Anomaly detection works best when you combine multiple telemetry types. A single strange event is noisy. A strange login, a rare DNS query, and an unusual outbound transfer happening together is much more actionable.

Why Machine Learning Is Well Suited for Network Anomaly Detection

Static rules, signatures, and thresholds are useful, but they fail when the attacker stays just below the line. A rule such as “alert when traffic exceeds 500 MB” is easy to evade, and it also creates noise when a legitimate business process exceeds the threshold. Signature-based tools are even narrower because they depend on prior knowledge of a known bad pattern.

Machine learning models learn patterns from data rather than from hand-written if-then logic. In network anomaly detection, that usually means learning what normal traffic looks like for a host, user, subnet, application, or time period, then scoring new events by how far they deviate from that baseline. The model does not need to know the exact attack in advance. It only needs to recognize that the event does not fit the expected pattern.

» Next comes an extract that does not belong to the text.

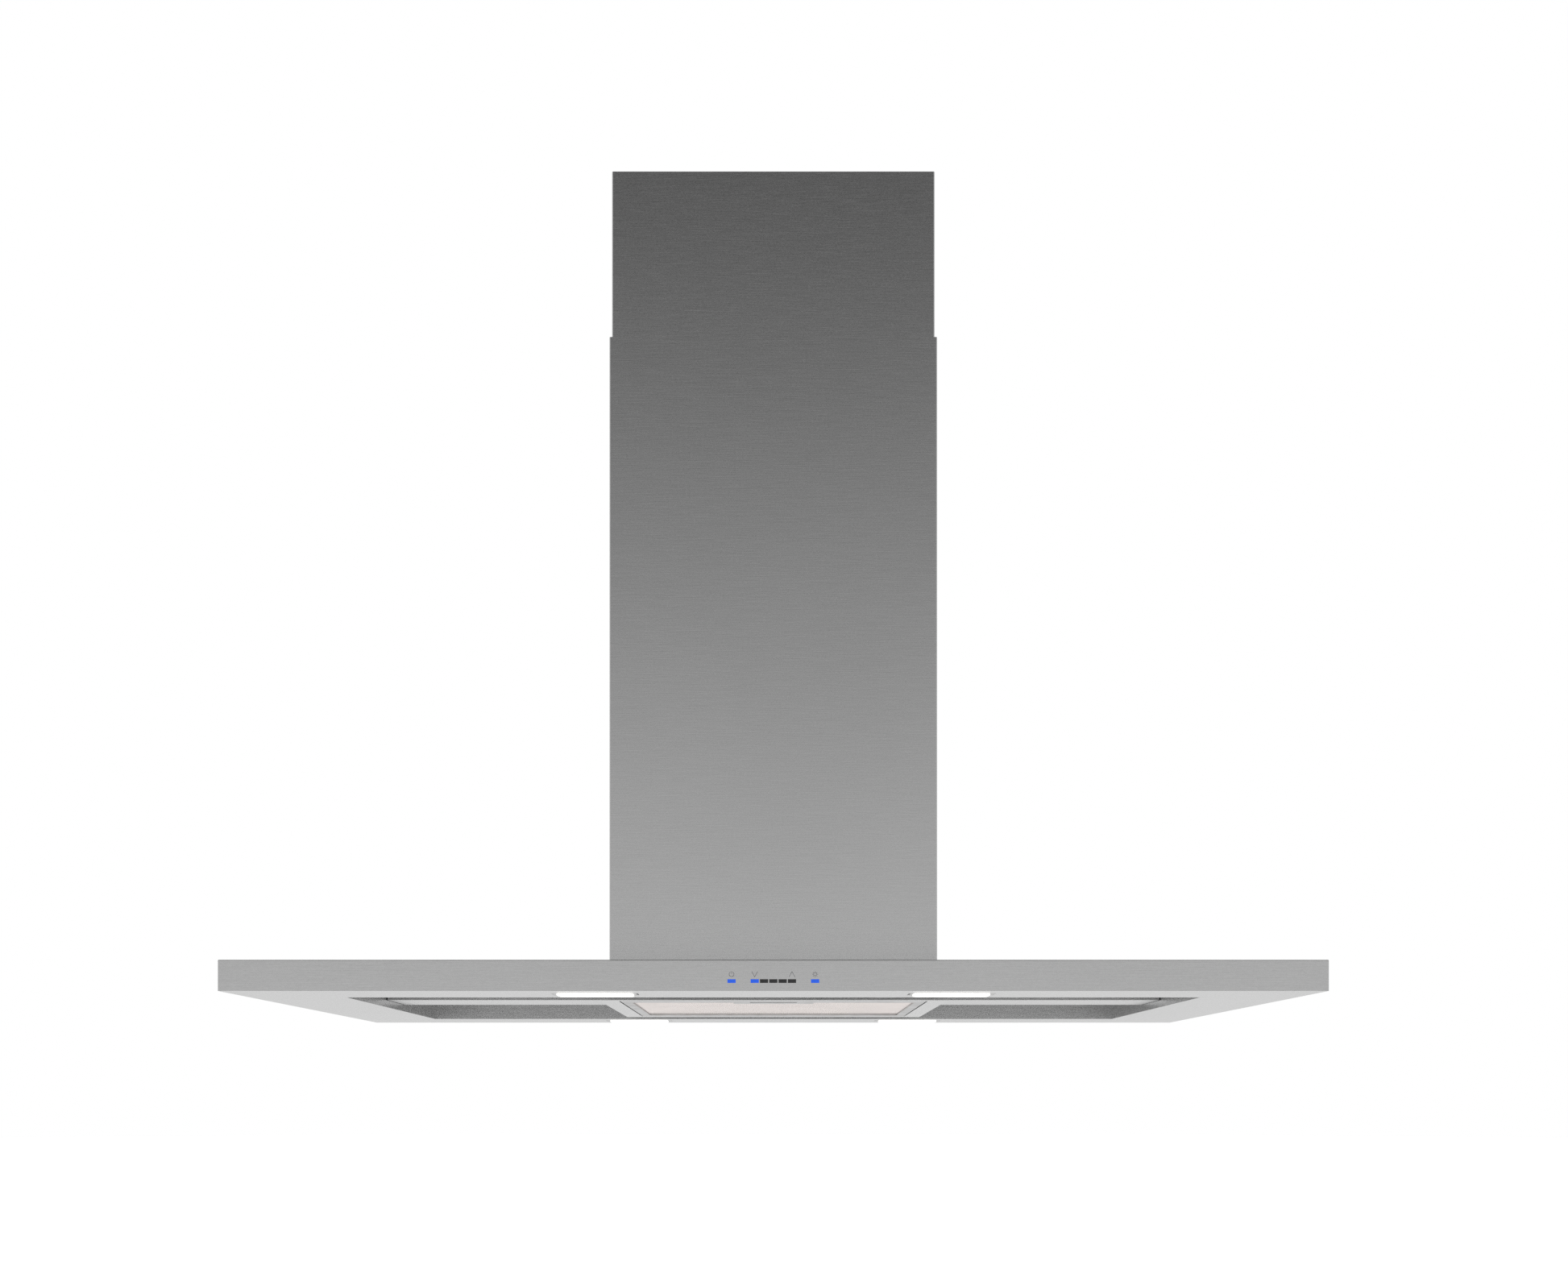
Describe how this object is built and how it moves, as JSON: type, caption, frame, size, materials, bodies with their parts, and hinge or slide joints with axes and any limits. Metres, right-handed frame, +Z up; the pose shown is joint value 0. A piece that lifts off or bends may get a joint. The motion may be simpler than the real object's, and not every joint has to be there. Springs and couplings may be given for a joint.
{
  "type": "island range hood",
  "caption": "Ceiling-hung kitchen hood: a wide flat rectangular canopy of brushed steel with a recessed mesh filter and lamps below, and a telescopic rectangular chimney above.",
  "frame": {"origin": "middle of the ceiling plate's bolt pattern, on its top face", "axes": "+X along the canopy's width, to the right for a person at the controls; +Y from the control side to the far side; +Z up"},
  "size_m": [1.067, 0.6322, 0.8898],
  "materials": {
    "stainless_sheet": "brushed",
    "galvanised_steel": "spangled zinc",
    "filter_aluminium": "satin",
    "mesh_aluminium": "expanded mesh",
    "latch_steel": "brushed",
    "pin_steel": "polished",
    "zinc_fastener": "zinc plated",
    "lamp_metal": "satin",
    "lamp_diffuser": "lit diffuser",
    "blue_window": "lit window",
    "dark_window": "unlit window",
    "circuit_board": "solder mask",
    "black_plastic": "moulded",
    "motor_enamel": "enamel",
    "capacitor_case": "moulded"
  },
  "bodies": {
    "ceiling_frame": {"ceiling_plate": "galvanised_steel", "upper_cover": "stainless_sheet", "upper_cover_screws": "zinc_fastener", "upper_frame_band": "galvanised_steel", "upper_post_front_left": "galvanised_steel", "upper_post_front_right": "galvanised_steel", "upper_post_rear_left": "galvanised_steel", "upper_post_rear_right": "galvanised_steel", "upper_post_screws": "zinc_fastener"},
    "hood": {"blower_box": "galvanised_steel", "cable_gland": "black_plastic", "canopy_shell": "stainless_sheet", "control_board": "circuit_board", "damper_pins": "pin_steel", "electronics_box": "galvanised_steel", "electronics_lid": "galvanised_steel", "filter_carrier": "stainless_sheet", "frame_bolts": "zinc_fastener", "indicator_light": "blue_window", "indicator_power": "blue_window", "indicator_speed_1": "blue_window", "indicator_speed_2": "dark_window", "indicator_speed_3": "dark_window", "indicator_speed_4": "dark_window", "indicator_speed_5": "dark_window", "lamp_bezel_front_left": "lamp_metal", "lamp_bezel_front_right": "lamp_metal", "lamp_bezel_rear_left": "lamp_metal", "lamp_bezel_rear_right": "lamp_metal", "lamp_boards": "circuit_board", "lamp_lens_front_left": "lamp_diffuser", "lamp_lens_front_right": "lamp_diffuser", "lamp_lens_rear_left": "lamp_diffuser", "lamp_lens_rear_right": "lamp_diffuser", "left_rail": "stainless_sheet", "lower_frame_band": "galvanised_steel", "lower_post_front_left": "galvanised_steel", "lower_post_front_right": "galvanised_steel", "lower_post_rear_left": "galvanised_steel", "lower_post_rear_right": "galvanised_steel", "motor": "motor_enamel", "motor_bracket": "galvanised_steel", "motor_capacitor": "capacitor_case", "outlet_collar": "galvanised_steel", "outlet_funnel": "black_plastic", "right_rail": "stainless_sheet", "rim_panel": "stainless_sheet", "scroll_band": "black_plastic", "scroll_side_left": "black_plastic", "scroll_side_right": "black_plastic"},
    "lower_cover": {"lower_cover": "stainless_sheet"},
    "filter": {"filter_frame": "filter_aluminium", "filter_mesh": "mesh_aluminium", "latch_springs": "pin_steel"},
    "filter_latch": {"filter_latch": "latch_steel"},
    "impeller": {"impeller": "black_plastic", "motor_shaft": "pin_steel"},
    "damper_left": {"damper_left": "galvanised_steel"},
    "damper_right": {"damper_right": "galvanised_steel"}
  },
  "joints": [
    {"name": "height_slide", "type": "slide", "parent": "ceiling_frame", "child": "hood", "axis": [0, 0, 1], "range_m": [-0.16, 0.02]},
    {"name": "cover_lift", "type": "slide", "parent": "hood", "child": "lower_cover", "axis": [0, 0, 1], "range_m": [0, 0.13]},
    {"name": "filter_hinge", "type": "hinge", "parent": "hood", "child": "filter", "pos_m": [0, 0.149, -0.8855], "axis": [1, 0, 0], "range_deg": [0, 75]},
    {"name": "latch_slide", "type": "slide", "parent": "filter", "child": "filter_latch", "axis": [0, 1, 0], "range_m": [0, 0.004], "stiffness_N_per_m": 600, "springref_m": -0.004, "deforming": ["latch_springs"]},
    {"name": "impeller_spin", "type": "hinge", "parent": "hood", "child": "impeller", "pos_m": [0, 0.014, -0.748], "axis": [1, 0, 0], "continuous": true},
    {"name": "damper_right_hinge", "type": "hinge", "parent": "hood", "child": "damper_right", "pos_m": [0.004, 0, -0.5415], "axis": [0, -1, 0], "range_deg": [0, 75]},
    {"name": "damper_left_hinge", "type": "hinge", "parent": "hood", "child": "damper_left", "pos_m": [-0.004, 0, -0.5415], "axis": [0, 1, 0], "range_deg": [0, 75]}
  ]
}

Supervised learning works well when you have labeled examples of threats and benign activity. Unsupervised learning is better when labels are scarce and you need to discover outliers without prior examples. Semi-supervised learning sits in the middle and is especially practical when you have lots of normal data and a small number of confirmed incidents. In many SOCs, that is the real-world constraint.

Adaptive models matter because traffic patterns change constantly. New SaaS apps appear, users travel, developers deploy new services, and cloud infrastructure scales up and down. A model that cannot adapt will either miss new anomalies or drown analysts in stale alerts. This is why retraining, windowed baselines, and periodic recalibration are core operational requirements rather than optional tuning work.

“The best anomaly detector is not the one that finds the most outliers. It is the one that finds the right outliers and explains why they matter.”

Types of Machine Learning Models Used

Supervised classification models are the first choice when you have labeled attack data. Logistic regression is simple, fast, and easy to explain, which makes it useful as a baseline. Random forests handle nonlinear relationships well and tolerate mixed feature types. XGBoost is often stronger on tabular security data because it can model complex interactions between byte counts, destination rarity, time-of-day, and session duration.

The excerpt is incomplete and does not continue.